REQUEST:
Identify each line below that contains the word "picture", and copy it out.

RECORDS TO PROCESS:
+ + +
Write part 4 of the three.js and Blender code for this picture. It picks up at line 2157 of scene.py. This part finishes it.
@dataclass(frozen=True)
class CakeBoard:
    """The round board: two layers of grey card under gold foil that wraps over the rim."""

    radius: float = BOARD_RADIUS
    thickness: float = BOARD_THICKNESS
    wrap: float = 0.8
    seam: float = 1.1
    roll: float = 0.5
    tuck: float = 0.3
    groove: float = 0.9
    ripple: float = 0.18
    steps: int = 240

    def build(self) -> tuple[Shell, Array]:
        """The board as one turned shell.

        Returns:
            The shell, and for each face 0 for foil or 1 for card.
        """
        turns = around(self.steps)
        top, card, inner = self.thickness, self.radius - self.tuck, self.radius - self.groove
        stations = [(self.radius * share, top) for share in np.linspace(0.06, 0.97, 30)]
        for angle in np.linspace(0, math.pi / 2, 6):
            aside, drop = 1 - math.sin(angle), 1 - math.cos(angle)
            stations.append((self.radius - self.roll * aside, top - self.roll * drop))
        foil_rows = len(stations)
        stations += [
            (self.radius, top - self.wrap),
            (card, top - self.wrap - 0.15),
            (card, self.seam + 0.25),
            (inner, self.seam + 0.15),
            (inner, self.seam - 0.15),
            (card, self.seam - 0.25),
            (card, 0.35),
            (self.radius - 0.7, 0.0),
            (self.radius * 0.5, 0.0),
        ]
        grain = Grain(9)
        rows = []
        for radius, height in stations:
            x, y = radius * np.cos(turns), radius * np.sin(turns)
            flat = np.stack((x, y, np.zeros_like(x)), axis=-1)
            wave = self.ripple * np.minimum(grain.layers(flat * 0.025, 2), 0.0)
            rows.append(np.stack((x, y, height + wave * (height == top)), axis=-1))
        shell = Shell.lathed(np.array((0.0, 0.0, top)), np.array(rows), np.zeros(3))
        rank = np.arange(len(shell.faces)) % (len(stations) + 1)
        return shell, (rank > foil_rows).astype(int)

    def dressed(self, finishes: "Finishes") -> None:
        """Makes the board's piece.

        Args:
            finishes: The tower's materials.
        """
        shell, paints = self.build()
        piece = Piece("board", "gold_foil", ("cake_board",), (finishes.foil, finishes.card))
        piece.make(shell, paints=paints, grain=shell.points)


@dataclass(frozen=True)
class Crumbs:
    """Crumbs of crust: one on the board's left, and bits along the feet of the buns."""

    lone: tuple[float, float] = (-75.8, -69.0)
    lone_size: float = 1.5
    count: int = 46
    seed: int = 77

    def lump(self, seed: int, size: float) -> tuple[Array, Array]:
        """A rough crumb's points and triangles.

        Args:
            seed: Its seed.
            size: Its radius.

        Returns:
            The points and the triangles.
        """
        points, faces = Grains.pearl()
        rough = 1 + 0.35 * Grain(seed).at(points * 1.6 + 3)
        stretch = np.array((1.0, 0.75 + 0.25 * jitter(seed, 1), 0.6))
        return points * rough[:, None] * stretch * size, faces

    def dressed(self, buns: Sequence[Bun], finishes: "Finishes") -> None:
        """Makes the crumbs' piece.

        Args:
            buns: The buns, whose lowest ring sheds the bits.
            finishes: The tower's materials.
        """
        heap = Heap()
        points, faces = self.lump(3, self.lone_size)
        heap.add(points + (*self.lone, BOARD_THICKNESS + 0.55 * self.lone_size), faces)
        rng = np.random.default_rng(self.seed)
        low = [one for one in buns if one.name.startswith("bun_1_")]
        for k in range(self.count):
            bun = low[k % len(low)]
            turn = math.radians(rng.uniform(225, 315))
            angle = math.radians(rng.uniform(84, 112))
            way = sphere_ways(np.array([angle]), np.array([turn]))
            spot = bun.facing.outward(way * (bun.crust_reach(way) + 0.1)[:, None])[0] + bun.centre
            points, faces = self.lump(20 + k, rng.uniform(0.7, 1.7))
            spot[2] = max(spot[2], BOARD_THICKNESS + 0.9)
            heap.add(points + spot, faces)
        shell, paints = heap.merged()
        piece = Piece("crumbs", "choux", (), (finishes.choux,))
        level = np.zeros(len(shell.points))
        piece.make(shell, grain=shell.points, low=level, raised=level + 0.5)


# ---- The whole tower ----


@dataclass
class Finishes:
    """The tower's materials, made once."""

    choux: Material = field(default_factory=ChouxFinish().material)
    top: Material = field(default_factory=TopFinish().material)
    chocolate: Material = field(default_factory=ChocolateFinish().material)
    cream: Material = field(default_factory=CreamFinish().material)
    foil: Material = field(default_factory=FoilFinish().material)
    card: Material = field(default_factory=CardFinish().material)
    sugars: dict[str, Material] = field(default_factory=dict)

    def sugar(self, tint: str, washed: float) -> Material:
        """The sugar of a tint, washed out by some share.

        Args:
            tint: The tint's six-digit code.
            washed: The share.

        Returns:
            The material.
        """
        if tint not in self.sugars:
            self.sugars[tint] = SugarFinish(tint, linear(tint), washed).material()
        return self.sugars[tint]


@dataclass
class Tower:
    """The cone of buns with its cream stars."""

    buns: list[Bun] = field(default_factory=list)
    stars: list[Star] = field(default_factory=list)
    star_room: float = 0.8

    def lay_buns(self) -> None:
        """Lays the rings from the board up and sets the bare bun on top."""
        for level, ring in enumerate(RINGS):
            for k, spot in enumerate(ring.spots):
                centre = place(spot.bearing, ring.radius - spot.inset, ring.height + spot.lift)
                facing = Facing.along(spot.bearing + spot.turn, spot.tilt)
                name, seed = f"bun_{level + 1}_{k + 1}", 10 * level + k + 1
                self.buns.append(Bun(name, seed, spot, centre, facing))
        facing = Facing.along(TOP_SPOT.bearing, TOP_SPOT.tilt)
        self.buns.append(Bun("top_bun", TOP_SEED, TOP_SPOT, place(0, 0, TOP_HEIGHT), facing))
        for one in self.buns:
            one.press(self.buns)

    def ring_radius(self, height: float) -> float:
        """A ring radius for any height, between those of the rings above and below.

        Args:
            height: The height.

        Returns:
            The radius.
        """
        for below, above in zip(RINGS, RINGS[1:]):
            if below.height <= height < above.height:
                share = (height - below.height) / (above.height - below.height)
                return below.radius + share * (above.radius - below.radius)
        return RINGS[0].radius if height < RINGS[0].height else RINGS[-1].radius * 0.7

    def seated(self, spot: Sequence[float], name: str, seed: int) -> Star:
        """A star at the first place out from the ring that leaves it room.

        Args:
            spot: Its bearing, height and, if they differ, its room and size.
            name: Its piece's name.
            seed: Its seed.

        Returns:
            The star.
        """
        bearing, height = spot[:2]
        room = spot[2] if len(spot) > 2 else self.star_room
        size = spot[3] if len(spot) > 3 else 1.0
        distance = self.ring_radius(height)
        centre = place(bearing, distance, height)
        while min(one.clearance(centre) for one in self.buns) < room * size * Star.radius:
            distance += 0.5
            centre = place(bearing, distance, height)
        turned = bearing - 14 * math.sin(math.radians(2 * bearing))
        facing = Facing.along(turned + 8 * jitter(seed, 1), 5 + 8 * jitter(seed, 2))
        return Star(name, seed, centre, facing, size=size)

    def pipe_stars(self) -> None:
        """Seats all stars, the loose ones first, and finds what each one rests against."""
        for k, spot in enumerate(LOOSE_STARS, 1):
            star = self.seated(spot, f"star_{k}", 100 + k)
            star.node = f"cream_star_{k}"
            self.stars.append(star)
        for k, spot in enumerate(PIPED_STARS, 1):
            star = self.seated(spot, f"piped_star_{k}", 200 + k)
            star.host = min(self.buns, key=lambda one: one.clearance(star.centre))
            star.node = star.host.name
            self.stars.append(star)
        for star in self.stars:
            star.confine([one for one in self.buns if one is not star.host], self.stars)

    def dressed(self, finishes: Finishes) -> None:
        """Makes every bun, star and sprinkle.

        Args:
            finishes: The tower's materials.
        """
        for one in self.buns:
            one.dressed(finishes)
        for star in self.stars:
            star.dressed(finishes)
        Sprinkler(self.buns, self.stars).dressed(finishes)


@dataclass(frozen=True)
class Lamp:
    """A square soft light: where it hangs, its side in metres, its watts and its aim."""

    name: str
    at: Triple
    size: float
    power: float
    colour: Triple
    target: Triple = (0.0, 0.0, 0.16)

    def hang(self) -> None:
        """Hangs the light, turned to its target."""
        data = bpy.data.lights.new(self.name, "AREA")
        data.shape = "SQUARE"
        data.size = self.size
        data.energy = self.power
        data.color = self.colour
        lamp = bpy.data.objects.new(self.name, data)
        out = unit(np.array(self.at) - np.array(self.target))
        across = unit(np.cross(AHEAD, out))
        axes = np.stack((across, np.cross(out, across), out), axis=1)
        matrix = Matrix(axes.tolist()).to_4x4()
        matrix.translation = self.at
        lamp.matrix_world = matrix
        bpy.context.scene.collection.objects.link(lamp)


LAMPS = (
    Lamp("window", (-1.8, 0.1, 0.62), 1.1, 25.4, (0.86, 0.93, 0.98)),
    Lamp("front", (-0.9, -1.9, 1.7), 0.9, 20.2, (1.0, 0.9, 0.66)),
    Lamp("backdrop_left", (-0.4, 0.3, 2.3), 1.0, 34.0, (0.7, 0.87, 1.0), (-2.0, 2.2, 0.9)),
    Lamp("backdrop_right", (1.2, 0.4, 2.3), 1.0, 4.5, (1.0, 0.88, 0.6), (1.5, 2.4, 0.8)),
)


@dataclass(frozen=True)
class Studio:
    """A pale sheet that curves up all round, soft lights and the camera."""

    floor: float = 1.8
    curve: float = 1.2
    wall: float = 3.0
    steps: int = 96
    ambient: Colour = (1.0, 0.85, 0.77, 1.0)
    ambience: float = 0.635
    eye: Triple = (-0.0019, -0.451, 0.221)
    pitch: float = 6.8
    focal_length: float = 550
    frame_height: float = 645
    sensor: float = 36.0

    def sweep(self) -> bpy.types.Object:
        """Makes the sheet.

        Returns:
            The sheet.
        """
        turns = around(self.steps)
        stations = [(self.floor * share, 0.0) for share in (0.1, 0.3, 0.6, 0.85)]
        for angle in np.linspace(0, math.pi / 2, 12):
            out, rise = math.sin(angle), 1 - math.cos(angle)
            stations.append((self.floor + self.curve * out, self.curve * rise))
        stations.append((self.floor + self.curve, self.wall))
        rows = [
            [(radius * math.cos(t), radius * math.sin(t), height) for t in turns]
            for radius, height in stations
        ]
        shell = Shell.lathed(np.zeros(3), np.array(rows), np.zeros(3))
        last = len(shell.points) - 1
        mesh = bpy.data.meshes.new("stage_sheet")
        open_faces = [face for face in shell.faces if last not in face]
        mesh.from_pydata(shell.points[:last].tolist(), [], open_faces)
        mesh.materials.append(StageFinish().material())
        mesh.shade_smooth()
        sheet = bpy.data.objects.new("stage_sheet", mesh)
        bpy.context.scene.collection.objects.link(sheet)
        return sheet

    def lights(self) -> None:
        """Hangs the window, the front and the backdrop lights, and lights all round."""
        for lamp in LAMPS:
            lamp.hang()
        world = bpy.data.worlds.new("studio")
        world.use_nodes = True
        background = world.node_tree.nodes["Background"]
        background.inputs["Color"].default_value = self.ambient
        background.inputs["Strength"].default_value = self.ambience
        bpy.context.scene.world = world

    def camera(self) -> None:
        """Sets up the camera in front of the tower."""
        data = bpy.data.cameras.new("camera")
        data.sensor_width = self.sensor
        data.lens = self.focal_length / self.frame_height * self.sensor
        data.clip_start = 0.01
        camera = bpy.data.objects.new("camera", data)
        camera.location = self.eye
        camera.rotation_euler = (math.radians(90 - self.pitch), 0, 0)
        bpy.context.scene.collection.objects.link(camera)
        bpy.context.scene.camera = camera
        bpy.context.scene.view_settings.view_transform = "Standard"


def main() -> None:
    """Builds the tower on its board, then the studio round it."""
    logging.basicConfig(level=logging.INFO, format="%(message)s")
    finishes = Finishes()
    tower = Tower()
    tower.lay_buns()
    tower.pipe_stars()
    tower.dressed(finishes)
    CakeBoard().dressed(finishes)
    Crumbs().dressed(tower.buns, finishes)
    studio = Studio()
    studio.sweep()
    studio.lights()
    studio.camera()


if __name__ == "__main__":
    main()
+ + +
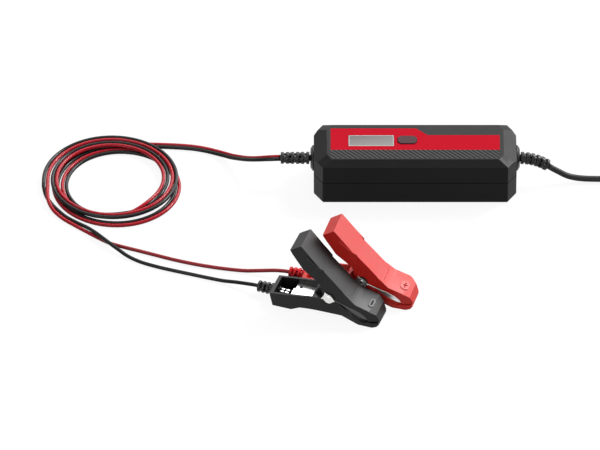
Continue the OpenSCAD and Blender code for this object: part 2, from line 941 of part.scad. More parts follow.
+ + +
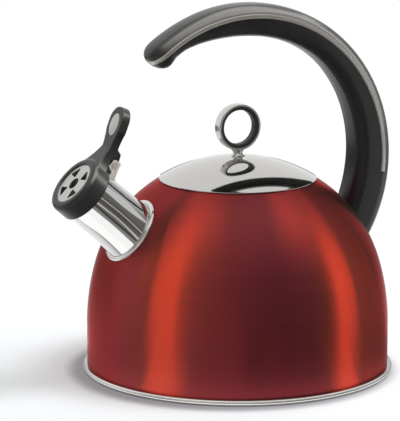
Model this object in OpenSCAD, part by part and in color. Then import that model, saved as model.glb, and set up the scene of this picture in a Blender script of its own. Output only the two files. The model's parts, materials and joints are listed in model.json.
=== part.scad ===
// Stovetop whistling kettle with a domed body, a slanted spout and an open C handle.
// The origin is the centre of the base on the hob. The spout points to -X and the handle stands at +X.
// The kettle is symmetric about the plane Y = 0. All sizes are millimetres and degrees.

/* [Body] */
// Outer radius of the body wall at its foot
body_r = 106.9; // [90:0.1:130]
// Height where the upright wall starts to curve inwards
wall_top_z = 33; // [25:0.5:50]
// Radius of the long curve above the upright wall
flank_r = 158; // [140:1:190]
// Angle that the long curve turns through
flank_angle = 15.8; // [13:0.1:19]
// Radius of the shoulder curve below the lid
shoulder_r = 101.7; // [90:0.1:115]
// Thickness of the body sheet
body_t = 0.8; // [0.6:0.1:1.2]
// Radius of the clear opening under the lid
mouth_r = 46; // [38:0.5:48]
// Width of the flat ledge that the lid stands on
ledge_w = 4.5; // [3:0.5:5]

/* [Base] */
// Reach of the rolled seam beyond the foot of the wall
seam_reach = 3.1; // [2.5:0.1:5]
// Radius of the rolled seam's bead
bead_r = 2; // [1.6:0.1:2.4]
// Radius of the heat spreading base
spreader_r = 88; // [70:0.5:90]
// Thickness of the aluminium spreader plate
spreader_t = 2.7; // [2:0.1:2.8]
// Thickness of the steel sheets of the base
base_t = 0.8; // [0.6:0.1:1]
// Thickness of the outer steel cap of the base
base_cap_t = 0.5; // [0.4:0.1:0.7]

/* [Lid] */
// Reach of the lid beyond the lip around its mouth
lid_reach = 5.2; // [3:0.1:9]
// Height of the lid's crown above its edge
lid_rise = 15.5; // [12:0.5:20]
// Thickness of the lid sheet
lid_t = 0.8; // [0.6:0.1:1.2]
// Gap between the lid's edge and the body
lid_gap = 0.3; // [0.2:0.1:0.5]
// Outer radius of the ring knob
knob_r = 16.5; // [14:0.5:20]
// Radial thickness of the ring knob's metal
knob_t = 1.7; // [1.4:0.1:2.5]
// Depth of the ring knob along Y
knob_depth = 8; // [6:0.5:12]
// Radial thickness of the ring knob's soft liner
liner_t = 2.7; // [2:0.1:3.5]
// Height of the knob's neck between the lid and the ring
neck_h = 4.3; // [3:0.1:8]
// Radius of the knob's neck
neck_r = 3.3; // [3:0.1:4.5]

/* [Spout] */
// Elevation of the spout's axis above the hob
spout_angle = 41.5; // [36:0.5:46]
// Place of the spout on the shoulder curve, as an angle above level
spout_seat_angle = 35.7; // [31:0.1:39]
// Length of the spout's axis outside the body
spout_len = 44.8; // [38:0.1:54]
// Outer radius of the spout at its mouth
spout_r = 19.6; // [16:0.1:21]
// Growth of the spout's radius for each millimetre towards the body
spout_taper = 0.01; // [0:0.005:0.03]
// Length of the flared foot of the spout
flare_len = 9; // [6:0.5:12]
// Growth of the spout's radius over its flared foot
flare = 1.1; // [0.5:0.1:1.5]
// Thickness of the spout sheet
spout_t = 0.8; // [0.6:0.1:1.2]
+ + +
WRITTEN RESPONSE:
Write part 4 of the three.js and Blender code for this picture. It picks up at line 2157 of scene.py. This part finishes it.
Model this object in OpenSCAD, part by part and in color. Then import that model, saved as model.glb, and set up the scene of this picture in a Blender script of its own. Output only the two files. The model's parts, materials and joints are listed in model.json.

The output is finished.